5. Starting My Blog, No Sex in the City
When I started writing this blog, I felt the weight of every "Who do you think you are?" that echoed in my head. Who am I to write this? Who am I to share my voice? What if nobody reads it? What if somebody does, and they don't like it? What if I'm boring? What if I'm not?
The voice of resistance was loud. It still is, honestly. Every time I sit down to write, there's that little voice asking me why I think my words matter. But here's what I've learned: that voice doesn't get to decide. I get to decide. And I've decided that showing up, even when it feels vulnerable and terrifying, is worth it. Publishing anyway is an act of courage — creativity demands visibility. It demands that we put ourselves out there, unfiltered and imperfect, and hope that someone reads it and feels less alone.

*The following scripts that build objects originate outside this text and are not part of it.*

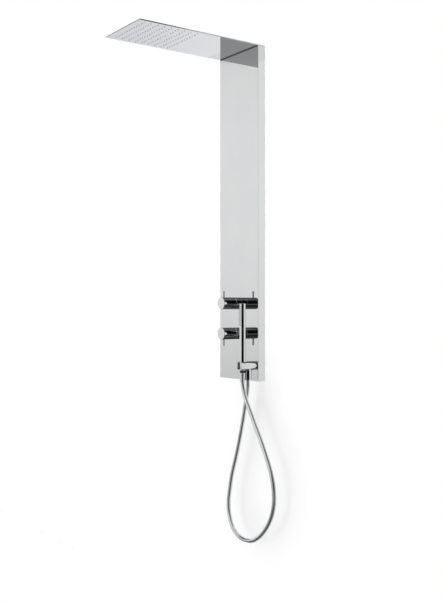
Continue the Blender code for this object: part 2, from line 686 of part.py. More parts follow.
def jet_strip(material, outer):
    """The curved silicone strip behind the handset's jets."""
    spread = [math.radians(-36 + 12 * i) for i in range(7)]
    outline = [(outer * math.sin(a), outer * math.cos(a)) for a in spread]
    inner = outer - 0.0015
    outline += [(inner * math.sin(a), inner * math.cos(a)) for a in reversed(spread)]
    top = HANDSET_TOP - 0.006
    strip = prism("handset_jets", outline, at, JET_FIRST - 0.010, top, material)
    strip.location = (OUTLET_X, -FORK_OUT, 0)
    return strip


def smooth_curve(route, count):
    """Points evenly spaced along the natural cubic spline through a route."""
    knots = np.array(route, dtype=float)
    spans = np.linalg.norm(np.diff(knots, axis=0), axis=1)
    places = np.concatenate(([0.0], np.cumsum(spans)))
    size = len(knots)
    matrix = np.eye(size)
    pull = np.zeros_like(knots)
    for i in range(1, size - 1):
        matrix[i, i - 1 : i + 2] = (spans[i - 1], 2 * (spans[i - 1] + spans[i]), spans[i])
        ahead = (knots[i + 1] - knots[i]) / spans[i]
        behind = (knots[i] - knots[i - 1]) / spans[i - 1]
        pull[i] = 6 * (ahead - behind)
    bends = np.linalg.solve(matrix, pull)
    fine = []
    for place in np.linspace(0, places[-1], 2000):
        i = min(int(np.searchsorted(places, place, side="right")) - 1, size - 2)
        span, a, b = spans[i], places[i + 1] - place, place - places[i]
        point = (bends[i] * a**3 + bends[i + 1] * b**3) / (6 * span)
        point += (knots[i] / span - bends[i] * span / 6) * a
        point += (knots[i + 1] / span - bends[i + 1] * span / 6) * b
        fine.append(point)
    fine = np.array(fine)
    along = np.concatenate(([0.0], np.cumsum(np.linalg.norm(np.diff(fine, axis=0), axis=1))))
    even = np.linspace(0, along[-1], count)
    return np.stack([np.interp(even, along, fine[:, axis]) for axis in range(3)], axis=1)


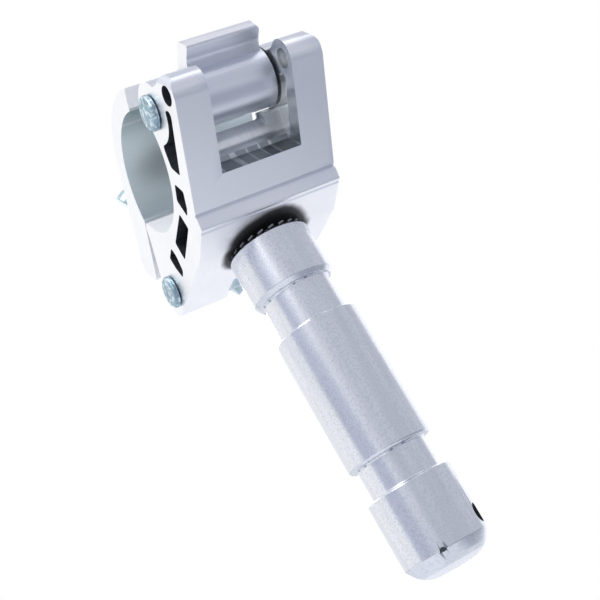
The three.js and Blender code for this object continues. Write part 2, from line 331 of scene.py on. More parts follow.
class Finish:
    """A metal whose colour, roughness and relief come from noise in the object's own coordinates."""

    def __init__(self, name, colour, roughness, metallic=1.0):
        self.material = bpy.data.materials.new(name)
        self.material.use_nodes = True
        self.material.diffuse_color = (*colour, 1)
        self.tree = self.material.node_tree
        self.shader = self.tree.nodes["Principled BSDF"]
        self.shader.inputs["Metallic"].default_value = metallic
        self.colour = self.mix_colour(0.0, colour, colour)
        self.roughness = self.math("ADD", roughness, 0.0)
        self.relief = None
        self.place = self.tree.nodes.new("ShaderNodeTexCoord").outputs["Object"]

    def link(self, source, target):
        if hasattr(source, "is_output"):
            self.tree.links.new(source, target)
        else:
            target.default_value = source

    def math(self, operation, a, b):
        node = self.tree.nodes.new("ShaderNodeMath")
        node.operation = operation
        self.link(a, node.inputs[0])
        self.link(b, node.inputs[1])
        return node.outputs[0]

    def mix_colour(self, share, a, b):
        node = self.tree.nodes.new("ShaderNodeMix")
        node.data_type = "RGBA"
        self.link(share, node.inputs["Factor"])
        for value, socket in ((a, node.inputs[6]), (b, node.inputs[7])):
            self.link((*value, 1) if isinstance(value, tuple) else value, socket)
        return node.outputs[2]

    def stretch(self, scale, turn=(0, 0, 0)):
        node = self.tree.nodes.new("ShaderNodeMapping")
        node.inputs["Scale"].default_value = scale
        node.inputs["Rotation"].default_value = [math.radians(a) for a in turn]
        self.tree.links.new(self.place, node.inputs["Vector"])
        return node.outputs[0]

    def noise(self, scale, detail=3.0, turn=(0, 0, 0), offset=0.0):
        """Noise from about 0 to 1, with its own scale along each axis, per metre."""
        node = self.tree.nodes.new("ShaderNodeTexNoise")
        node.noise_dimensions = "4D"
        node.inputs["W"].default_value = offset
        node.inputs["Scale"].default_value = 1.0
        node.inputs["Detail"].default_value = detail
        self.tree.links.new(self.stretch(scale, turn), node.inputs["Vector"])
        return node.outputs[0]

    def band(self, source, low, high, to=(0.0, 1.0)):
        """source from low to high, spread over `to` and held at its ends."""
        node = self.tree.nodes.new("ShaderNodeMapRange")
        node.interpolation_type = "SMOOTHSTEP"
        self.link(source, node.inputs["Value"])
        for value, socket in zip((low, high, *to), ("From Min", "From Max", "To Min", "To Max")):
            node.inputs[socket].default_value = value
        return node.outputs[0]

    def tint(self, share, colour):
        self.colour = self.mix_colour(share, self.colour, colour)

    def dull(self, share, amount):
        """Adds up to `amount` of roughness where share is 1."""
        self.roughness = self.math("ADD", self.roughness, self.math("MULTIPLY", share, amount))

    def emboss(self, height, depth):
        """Relief, with its depth in millimetres."""
        node = self.tree.nodes.new("ShaderNodeBump")
        node.inputs["Strength"].default_value = 1.0
        node.inputs["Distance"].default_value = depth * MM
        self.link(height, node.inputs["Height"])
        if self.relief:
            self.tree.links.new(self.relief, node.inputs["Normal"])
        self.relief = node.outputs[0]

    def edges(self):
        """1 on convex edges, 0 on faces and in hollows."""
        pointiness = self.tree.nodes.new("ShaderNodeNewGeometry").outputs["Pointiness"]
        return self.band(pointiness, 0.52, 0.60)

    def done(self):
        self.link(self.colour, self.shader.inputs["Base Color"])
        self.link(self.roughness, self.shader.inputs["Roughness"])
        self.link(self.relief, self.shader.inputs["Normal"])
        return self.material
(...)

So I write anyway. Some posts are vulnerable. Some are messy. Some might miss the mark completely. But they're honest, and they're mine.
Fear as a Compass
When I look at my Jar of Badassery, I don't see a collection of times I was fearless. I see a collection of times I was terrified and did it anyway. I belly-danced badly. I did improv and felt humiliated. I assistant directed without any business doing so. I co-founded a festival on a hunch. I started writing in public.
And here's what ties all of these things together: fear wasn't a stop sign. It was a signal. A signal that I was on the edge of something, standing at the threshold between who I was and who I might become. And every single time, I chose to step through that threshold anyway.
Fear walks beside me, but creativity leads. And that's how I know I'm going somewhere worth going.
So here's my question for you: What creative thing scares you right now? What's sitting in your chest, whispering that you can't do it, that you're not ready, that you don't know how? I'm willing to bet that's exactly the thing you need to do. Drop out of college (Ok, maybe don’t do that. I don’t know, do what’s right for you.). Take the dance class. Say yes. Build something. Write it down. Show up.
Do it anyway. And maybe someday, you'll have your own jar full of proof that fear is just the price of admission for a life worth living.